▶ _Short problem_:
Look through the data below and extract, unchanged, the lines from the one that contains "const ring = new" to the one that contains "before = set(bpy.data.objects)", both included.

▶ _Recorded information_:
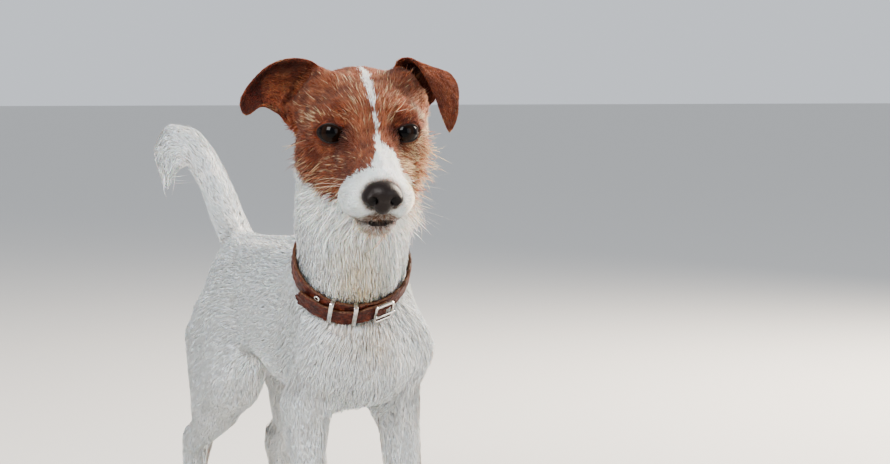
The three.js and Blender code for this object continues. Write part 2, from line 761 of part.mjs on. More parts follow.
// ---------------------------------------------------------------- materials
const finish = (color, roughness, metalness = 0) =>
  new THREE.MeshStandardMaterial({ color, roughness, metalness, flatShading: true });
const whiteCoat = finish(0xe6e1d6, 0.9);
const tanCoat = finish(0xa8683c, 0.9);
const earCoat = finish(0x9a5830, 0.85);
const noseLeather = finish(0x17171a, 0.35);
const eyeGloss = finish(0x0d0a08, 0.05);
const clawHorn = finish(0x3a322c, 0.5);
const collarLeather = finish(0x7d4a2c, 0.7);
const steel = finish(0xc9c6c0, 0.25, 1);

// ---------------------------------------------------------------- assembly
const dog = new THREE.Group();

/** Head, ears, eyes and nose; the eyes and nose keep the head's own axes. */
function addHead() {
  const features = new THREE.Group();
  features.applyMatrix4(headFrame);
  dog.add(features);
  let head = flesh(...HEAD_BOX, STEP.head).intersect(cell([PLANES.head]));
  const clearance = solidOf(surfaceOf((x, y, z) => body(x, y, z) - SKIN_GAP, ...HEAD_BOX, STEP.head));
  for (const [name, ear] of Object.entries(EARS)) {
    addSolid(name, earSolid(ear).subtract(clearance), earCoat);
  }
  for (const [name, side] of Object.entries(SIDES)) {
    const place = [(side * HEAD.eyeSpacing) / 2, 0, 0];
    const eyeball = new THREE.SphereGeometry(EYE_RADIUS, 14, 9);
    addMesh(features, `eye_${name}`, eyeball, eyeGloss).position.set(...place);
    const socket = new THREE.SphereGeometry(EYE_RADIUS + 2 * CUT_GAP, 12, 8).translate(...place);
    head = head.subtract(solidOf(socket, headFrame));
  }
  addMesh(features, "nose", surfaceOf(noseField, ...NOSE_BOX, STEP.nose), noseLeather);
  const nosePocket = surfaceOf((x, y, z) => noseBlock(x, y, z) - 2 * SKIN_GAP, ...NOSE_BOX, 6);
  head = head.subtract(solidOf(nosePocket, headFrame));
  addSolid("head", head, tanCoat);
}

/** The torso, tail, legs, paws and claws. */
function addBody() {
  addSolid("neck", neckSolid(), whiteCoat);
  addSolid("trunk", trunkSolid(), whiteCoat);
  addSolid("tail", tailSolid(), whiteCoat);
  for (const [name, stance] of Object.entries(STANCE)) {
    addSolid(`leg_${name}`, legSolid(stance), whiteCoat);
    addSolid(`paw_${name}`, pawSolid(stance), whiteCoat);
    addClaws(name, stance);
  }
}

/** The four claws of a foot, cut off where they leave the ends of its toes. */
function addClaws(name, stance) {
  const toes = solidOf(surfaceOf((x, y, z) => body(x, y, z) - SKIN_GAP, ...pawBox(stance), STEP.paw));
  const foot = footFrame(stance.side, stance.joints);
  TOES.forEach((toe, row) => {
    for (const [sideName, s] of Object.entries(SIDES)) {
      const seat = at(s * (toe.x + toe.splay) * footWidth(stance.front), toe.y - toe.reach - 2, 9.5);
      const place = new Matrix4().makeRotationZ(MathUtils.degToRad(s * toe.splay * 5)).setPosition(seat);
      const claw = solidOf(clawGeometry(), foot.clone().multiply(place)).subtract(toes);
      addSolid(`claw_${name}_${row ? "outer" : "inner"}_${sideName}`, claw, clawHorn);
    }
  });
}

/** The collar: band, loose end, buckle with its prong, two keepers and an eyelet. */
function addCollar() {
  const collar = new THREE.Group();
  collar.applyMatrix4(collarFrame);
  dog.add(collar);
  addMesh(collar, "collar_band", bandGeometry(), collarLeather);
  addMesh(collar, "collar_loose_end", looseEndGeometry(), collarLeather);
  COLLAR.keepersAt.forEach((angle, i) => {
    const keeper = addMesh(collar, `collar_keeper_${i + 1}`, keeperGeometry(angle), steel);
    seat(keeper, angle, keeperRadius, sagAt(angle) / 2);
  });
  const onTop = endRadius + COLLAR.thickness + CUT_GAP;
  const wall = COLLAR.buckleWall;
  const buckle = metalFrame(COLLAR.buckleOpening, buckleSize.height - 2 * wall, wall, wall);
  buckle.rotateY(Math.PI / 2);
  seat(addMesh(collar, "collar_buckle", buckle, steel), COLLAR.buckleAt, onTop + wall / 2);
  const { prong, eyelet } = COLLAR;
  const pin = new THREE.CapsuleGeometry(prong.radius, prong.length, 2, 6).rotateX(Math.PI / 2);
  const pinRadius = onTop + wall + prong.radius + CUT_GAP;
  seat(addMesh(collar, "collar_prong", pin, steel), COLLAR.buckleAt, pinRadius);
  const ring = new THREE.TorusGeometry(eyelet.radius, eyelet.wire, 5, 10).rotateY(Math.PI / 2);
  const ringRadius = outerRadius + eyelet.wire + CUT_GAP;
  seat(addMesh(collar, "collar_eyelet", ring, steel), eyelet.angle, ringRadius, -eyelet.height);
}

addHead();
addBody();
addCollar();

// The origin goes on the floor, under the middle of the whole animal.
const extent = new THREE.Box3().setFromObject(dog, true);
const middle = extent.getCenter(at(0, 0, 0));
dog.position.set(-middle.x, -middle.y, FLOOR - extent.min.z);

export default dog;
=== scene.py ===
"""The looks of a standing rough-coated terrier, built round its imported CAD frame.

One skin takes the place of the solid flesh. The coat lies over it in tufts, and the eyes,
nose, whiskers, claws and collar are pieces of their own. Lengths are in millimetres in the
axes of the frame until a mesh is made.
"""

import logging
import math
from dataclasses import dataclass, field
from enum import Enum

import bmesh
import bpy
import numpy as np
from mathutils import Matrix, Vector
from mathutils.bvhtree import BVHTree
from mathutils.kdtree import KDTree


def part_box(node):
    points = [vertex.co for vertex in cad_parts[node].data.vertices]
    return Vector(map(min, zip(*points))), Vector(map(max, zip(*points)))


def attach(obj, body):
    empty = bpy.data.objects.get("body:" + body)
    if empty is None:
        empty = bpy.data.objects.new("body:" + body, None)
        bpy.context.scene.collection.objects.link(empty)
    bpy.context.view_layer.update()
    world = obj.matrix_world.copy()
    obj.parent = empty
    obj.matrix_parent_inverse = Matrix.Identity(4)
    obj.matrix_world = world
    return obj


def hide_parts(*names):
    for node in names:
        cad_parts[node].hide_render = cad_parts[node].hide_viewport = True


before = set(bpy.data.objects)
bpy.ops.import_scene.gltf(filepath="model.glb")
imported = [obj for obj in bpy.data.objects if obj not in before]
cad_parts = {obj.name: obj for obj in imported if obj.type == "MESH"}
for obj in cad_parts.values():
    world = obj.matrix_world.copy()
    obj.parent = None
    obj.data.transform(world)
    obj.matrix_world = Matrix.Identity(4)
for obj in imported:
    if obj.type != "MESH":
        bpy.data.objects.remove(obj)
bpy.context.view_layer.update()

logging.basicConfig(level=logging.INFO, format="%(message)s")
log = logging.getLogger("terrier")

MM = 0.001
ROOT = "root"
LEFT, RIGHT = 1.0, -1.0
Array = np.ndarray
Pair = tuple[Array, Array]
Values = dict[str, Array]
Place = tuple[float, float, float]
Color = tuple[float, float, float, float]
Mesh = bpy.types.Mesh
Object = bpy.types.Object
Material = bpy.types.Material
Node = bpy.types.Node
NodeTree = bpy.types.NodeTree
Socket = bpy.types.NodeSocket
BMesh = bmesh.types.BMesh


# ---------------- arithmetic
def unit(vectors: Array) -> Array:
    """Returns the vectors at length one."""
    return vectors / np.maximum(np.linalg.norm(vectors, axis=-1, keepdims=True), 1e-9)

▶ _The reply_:
  const ring = new THREE.TorusGeometry(eyelet.radius, eyelet.wire, 5, 10).rotateY(Math.PI / 2);
  const ringRadius = outerRadius + eyelet.wire + CUT_GAP;
  seat(addMesh(collar, "collar_eyelet", ring, steel), eyelet.angle, ringRadius, -eyelet.height);
}

addHead();
addBody();
addCollar();

// The origin goes on the floor, under the middle of the whole animal.
const extent = new THREE.Box3().setFromObject(dog, true);
const middle = extent.getCenter(at(0, 0, 0));
dog.position.set(-middle.x, -middle.y, FLOOR - extent.min.z);

export default dog;
=== scene.py ===
"""The looks of a standing rough-coated terrier, built round its imported CAD frame.

One skin takes the place of the solid flesh. The coat lies over it in tufts, and the eyes,
nose, whiskers, claws and collar are pieces of their own. Lengths are in millimetres in the
axes of the frame until a mesh is made.
"""

import logging
import math
from dataclasses import dataclass, field
from enum import Enum

import bmesh
import bpy
import numpy as np
from mathutils import Matrix, Vector
from mathutils.bvhtree import BVHTree
from mathutils.kdtree import KDTree


def part_box(node):
    points = [vertex.co for vertex in cad_parts[node].data.vertices]
    return Vector(map(min, zip(*points))), Vector(map(max, zip(*points)))


def attach(obj, body):
    empty = bpy.data.objects.get("body:" + body)
    if empty is None:
        empty = bpy.data.objects.new("body:" + body, None)
        bpy.context.scene.collection.objects.link(empty)
    bpy.context.view_layer.update()
    world = obj.matrix_world.copy()
    obj.parent = empty
    obj.matrix_parent_inverse = Matrix.Identity(4)
    obj.matrix_world = world
    return obj


def hide_parts(*names):
    for node in names:
        cad_parts[node].hide_render = cad_parts[node].hide_viewport = True


before = set(bpy.data.objects)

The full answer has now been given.